Des arbres qui meurent, de petits fruits, un impact sur la récolte de l’année prochaine… Les arboriculteurs des Pays de Savoie sont soucieux.

« Les pommiers et les poiriers n’aiment pas les températures supérieures à 30 degrés. Au-delà, l’arbre se bloque et les fruits ne grossissent plus. » Jean-Luc Girardin, président du Syndicat des fruits de Savoie (qui regroupe environ 75 arboriculteurs dans les deux départements), résume en deux phrases la situation à laquelle sont confrontés tous ses confrères. Les fruits seront petits cette année. Et seront donc moins bien valorisés. « Ils partiront en compote ou en jus, à des prix moins élevés », regrette-t-il. Pourtant, ils sont plutôt « sains et sucrés ».

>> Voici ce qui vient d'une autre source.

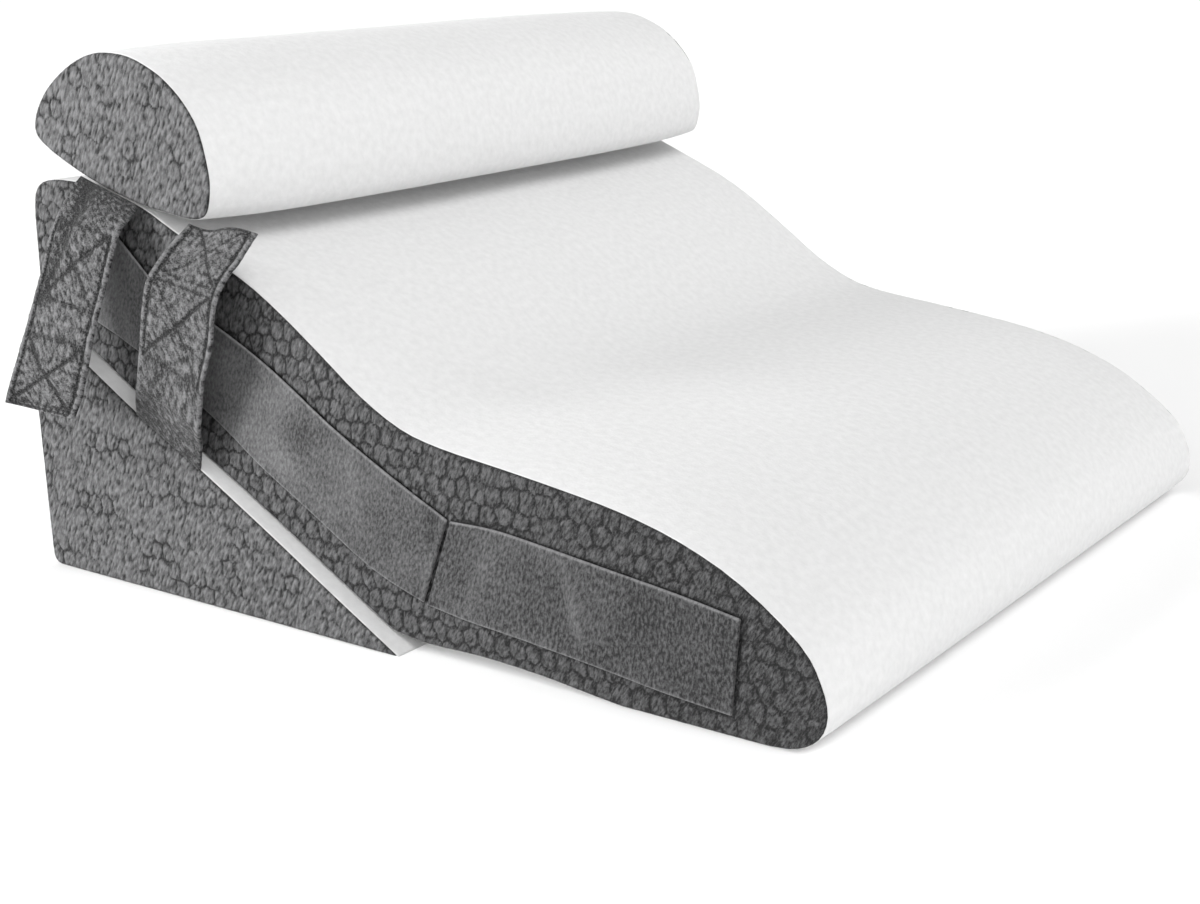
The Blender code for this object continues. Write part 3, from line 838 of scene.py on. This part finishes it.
def strap_middle(rows, side, across, along):
    """A point of the strap's middle surface and the way it faces, in metres."""
    strap = strap_section(rows, along)
    head, foot = Vector(strap[0:3]), Vector(strap[3:6])
    bow, wave = strap[6:8]
    onward = -SLOPE_STEP if along > 0.5 else SLOPE_STEP
    run = (Vector(strap_section(rows, along + onward)[0:3]) - head) / onward
    proud = (foot - head).cross(run).normalized()
    ripple = bow * 4 * across * (1 - across) + wave * math.sin(2 * math.pi * across)
    x, out, z = head.lerp(foot, across) + proud * ripple
    return (Vector((WEDGE_BACK_X + x * MM, side * (WEDGE_SIDE_Y + out * MM), z * MM)),
            Vector((proud.x, side * proud.y, proud.z)))


def sewn_lines(squares, length):
    """The rows of stitching in metres, each with its pull: the squares' ends and crosses,
    and a row beside each long edge and the free end."""
    lines = []
    for left, right, start, end, to_left, to_right in squares:
        corners = [Vector((left, start)), Vector((right, start)),
                   Vector((right, end)), Vector((left, end))]
        lines.append((corners[0] * MM, corners[1] * MM, SQUARE_PULLS[0]))
        lines.append((corners[3] * MM, corners[2] * MM, SQUARE_PULLS[1]))
        lines.append((corners[3] * MM, corners[1] * MM, to_left))
        lines.append((corners[0] * MM, corners[2] * MM, to_right))
    first = squares[0][2] * MM
    last = length - END_ROW_IN
    left, right = EDGE_ROW_IN, STRAP_WIDE - EDGE_ROW_IN
    lines.append((Vector((left, first)), Vector((left, last)), EDGE_PULLS[0]))
    lines.append((Vector((right, first)), Vector((right, last)), EDGE_PULLS[1]))
    lines.append((Vector((left, last)), Vector((right, last)), EDGE_PULLS[2]))
    return lines


def beside_line(spot, start, end):
    """How far along a line the point nearest to a spot is, and how far off the spot is."""
    run = end - start
    share = min(max((spot - start).dot(run) / run.length_squared, 0.0), 1.0)
    return share * run.length, (spot - start - run * share).length


STITCH_PITCH = 3.4 * MM
STITCH_LENGTH = 2.4 * MM
THREAD_HALF = 0.26 * MM


def add_strap(name, rows, side, squares, hollows, lean, seed, material, thread):
    """A doubled, stitched strap on the CAD strap's sections, with its stitches. hollows are
    soft folds with painted shade in them: start and end across and along, half width and
    depth in mm. lean is 1 where the wrinkles drop towards the foot side along the strap,
    and -1 where they rise."""
    samples = [strap_middle(rows, side, 0.5, i / LENGTH_SAMPLES)[0]
               for i in range(LENGTH_SAMPLES + 1)]
    length = sum((end - start).length for start, end in zip(samples, samples[1:]))
    lines = sewn_lines(squares, length)

    def place(across, along, face):
        middle, proud = strap_middle(rows, side, across, along)
        spot = Vector((across * STRAP_WIDE, along * length))
        rim = min(spot.x, STRAP_WIDE - spot.x, length - spot.y)
        rounding = math.sqrt(max(0.0, 1 - (1 - min(rim / STRAP_ROUNDING, 1.0)) ** 2))
        sewn, pucker, off = 0.0, 0.0, 1.0
        for number, (start, end, pull) in enumerate(lines):
            run, gap = beside_line(spot, start, end)
            off = min(off, gap)
            if gap < 3 * PUCKER_REACH:
                sewn = max(sewn, pull * math.exp(-(gap / SEWN_WIDTH) ** 2))
                pucker += pull * math.exp(-gap / PUCKER_REACH) * noise.noise(
                    Vector((run / PUCKER_PITCH, number * NOISE_STEP, seed)))
        rolled = 0.0
        if spot.y > ROLLED_FROM:
            rolled = math.sin(math.pi * min(rim / EDGE_ROW_IN, 1.0))
        over = (WRINKLE_DROP * lean * spot.y + spot.x) / WRINKLE_LONG
        down = (spot.y - WRINKLE_DROP * lean * spot.x) / WRINKLE_PITCH
        wrinkle = noise.noise(Vector((over, down, seed + 3.0)))
        crumple = noise.noise(Vector((spot.x * CRUMPLES_PER_METRE[0],
                                      spot.y * CRUMPLES_PER_METRE[1], seed + 4.0)))
        puff = 1 - math.exp(-(off / PUFF_REACH) ** 2)
        relief = (ROLLED_RISE * rolled + PUFF_RISE * puff + PUCKER_RISE * pucker
                  + WRINKLE_RISE * wrinkle + CRUMPLE_RISE * crumple)
        relief *= rounding * min(1.0, RELIEF_AT_SEAM + spot.y / RELIEF_RUN)
        relief *= 1.0 if face else INNER_RELIEF
        edge_share = STRAP_EDGE_SHARE + (1 - STRAP_EDGE_SHARE) * rounding
        half = STRAP_HALF_THICKNESS * edge_share + relief * MM
        half -= SEWN_DEPTH * sewn * rounding
        sway = SWAY_DEPTH * noise.noise(Vector((spot.x * SWAYS_PER_METRE[0],
                                                spot.y * SWAYS_PER_METRE[1], seed + 7.0)))
        hollow = 0.0
        for from_x, from_y, to_x, to_y, wide, deep in hollows:
            _, gap = beside_line(spot, Vector((from_x, from_y)) * MM, Vector((to_x, to_y)) * MM)
            hollow = max(hollow, deep * math.exp(-(gap / (wide * MM)) ** 2))
        sway -= hollow * MM
        sway *= min(1.0, spot.y / SWAY_RUN)
        facing = 1.0 if face else -1.0
        point = middle + proud * (sway + facing * max(half, LEAST_HALF))
        point.z = max(point.z, FLOOR_CLEARANCE)
        # Painted shade in troughs, hollows and near the sewn end; painted light and shade on
        # reliefs.
        shaded = max(0.0, 1 - spot.y / SHADED_RUN)
        light = (STRAP_LIGHT + ROLLED_PAINTED_HIGHLIGHT * rolled + PUCKER_PAINTED_SHADING * pucker
                 + WRINKLE_PAINTED_SHADING * wrinkle + CRUMPLE_PAINTED_SHADING * crumple + PUFF_PAINTED_HIGHLIGHT * puff
                 - SEWN_PAINTED_SHADE * sewn - HOLLOW_PAINTED_SHADE * hollow - SEWN_END_PAINTED_SHADE * shaded)
        return point, max(light, 0.0)

    cloth = slab(STRAP_COLUMNS, STRAP_LINES, place, (STRAP_WIDE, length))
    piece = finish_mesh(cloth, name + "_cloth", material)

    bm = bmesh.new()
    for start, end, _ in lines:
        count = max(1, int((end - start).length / STITCH_PITCH))
        direction = (end - start).normalized()
        for i in range(count):
            middle_spot = start.lerp(end, (i + 0.5) / count)
            ends = [middle_spot + direction * reach * STITCH_LENGTH / 2 for reach in (-1, 1)]
            tail, tip = [place(s.x / STRAP_WIDE, min(s.y / length, 1.0), 1)[0] for s in ends]
            turn = (tip - tail).to_track_quat("Z", "Y").to_matrix().to_4x4()
            stretch = Matrix.Diagonal((1.0, 1.0, (tip - tail).length / (2 * THREAD_HALF), 1.0))
            bmesh.ops.create_uvsphere(bm, u_segments=6, v_segments=4, radius=THREAD_HALF,
                                      matrix=Matrix.Translation((tail + tip) / 2) @ turn @ stretch)
    stitches = finish_mesh(bm, name + "_stitches", thread)
    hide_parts(name)


# The straps' knit is the panels' yarn in a flatter cloth. Its shade attribute paints shade
# in its sewn troughs and highlights on the creases and the rolled edges.
strap_knit, tree, shader = new_material("grey_strap_knit", Roughness=0.95, Sheen_Weight=0.08,
                                        Sheen_Roughness=0.5)
KNIT_ACROSS = 1.25 * MM
cloth_place = add_node(tree, "ShaderNodeUVMap", uv_map="cloth").outputs["UV"]
knit = add_node(tree, "ShaderNodeTexNoise", {"Vector": cloth_place, "Scale": 1 / KNIT_ACROSS,
                                             "Detail": 3.0, "Roughness": 0.65},
                noise_dimensions="2D")
colour_by_shade(tree, shader, knit, contrast=0.36, dark="#030304", pale="#727273",
                strength=0.7, depth=0.8 * MM)

# Twisted polyester sewing thread, a little smoother than the knit.
thread, tree, shader = new_material("twisted_polyester_thread", Roughness=0.6)
PLY_ACROSS = 0.5 * MM
plies = add_node(tree, "ShaderNodeTexNoise", {
    "Vector": add_node(tree, "ShaderNodeTexCoord").outputs["Object"], "Scale": 1 / PLY_ACROSS})
tone = add_node(tree, "ShaderNodeMix", {"Factor": plies.outputs["Fac"], "A": paint("#1E1E1F"),
                                        "B": paint("#363637")}, data_type="RGBA")
tree.links.new(tone.outputs["Result"], shader.inputs["Base Color"])

for side, end in ((-1, "near"), (1, "far")):
    add_strap("bolster_strap_" + end, BOLSTER_STRAP_ROWS, side, BOLSTER_STRAP_SQUARES,
              BOLSTER_STRAP_HOLLOWS, 1, 55.0 + 5 * side, strap_knit, thread)
add_strap("wedge_strap_near", WEDGE_STRAP_ROWS, -1, WEDGE_STRAP_SQUARES,
          WEDGE_STRAP_HOLLOWS, -1, 70.0, strap_knit, thread)
add_strap("wedge_strap_far", HANGING_STRAP_ROWS, 1, WEDGE_STRAP_SQUARES,
          WEDGE_STRAP_HOLLOWS, -1, 80.0, strap_knit, thread)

Certaines variétés de poires, comme ici la conférence, supportent mal les grosses chaleurs. Crédit photo : Jean-Luc Girardin

« On s’inquiète également pour certaines variétés, on craint que les fruits ne parviennent jamais à maturité. » Moins bien irrigués par l’arbre dont les feuilles tombent, ils pourraient jaunir avant la récolte, ou se décrochent, tout simplement La question de la conservation se pose aussi : « On ne sait pas comment ils évolueront », s’interroge le président. S’ajoute encore à toutes ces inconnues, le problème de la précocité, pas toujours en adéquation avec le marché.

« On est obligés de ramasser certaines variétés de plus en plus tôt alors que les gens sont encore sur les fruits d’été. Cela génère des frais supplémentaires pour les stocker à 0 degré. » Les poires william, dont il vient de commencer la récolte, ne se conservent par exemple que 2,5 mois et ne sont habituellement pas commercialisées avant le 15 septembre. « On aura moins de temps pour les écouler », soupire-t-il.

A plus long terme, des conséquences pourraient encore se faire sentir, car « les arbres ne font pas de réserve, ce qui pourrait entamer la récolte de la saison prochaine » et les affaiblir. Certains, dont les feuilles sont tombées, se mettent à faire des fleurs, comme au printemps.

« Ce sont les fleurs qu’on n’aura pas en mars-avril. » Pire encore, une mortalité « importante » est constatée sur les végétaux affaiblis ou plantés il y a moins de trois ans. « Cela équivaut à des pertes sur plusieurs années. »

Peu équipée pour l’irrigation, la profession en fait aujourd’hui un thème de réflexion très sérieux. « Ce qui pourrait nous sauver, ce seraient des retenues collinaires », évoque le président. « Ou la récupération des eaux usées, comme en Israël, qui en recycle 96 %. Plus près de nous, l’Italie en recycle 15 % alors qu’en France, c’est à peine 0,2 % ! » Des négociations sont en cours avec Grand Chambéry pour étudier cette possibilité nécessitant des filtrations supplémentaires, notamment pour capter les métaux lourds.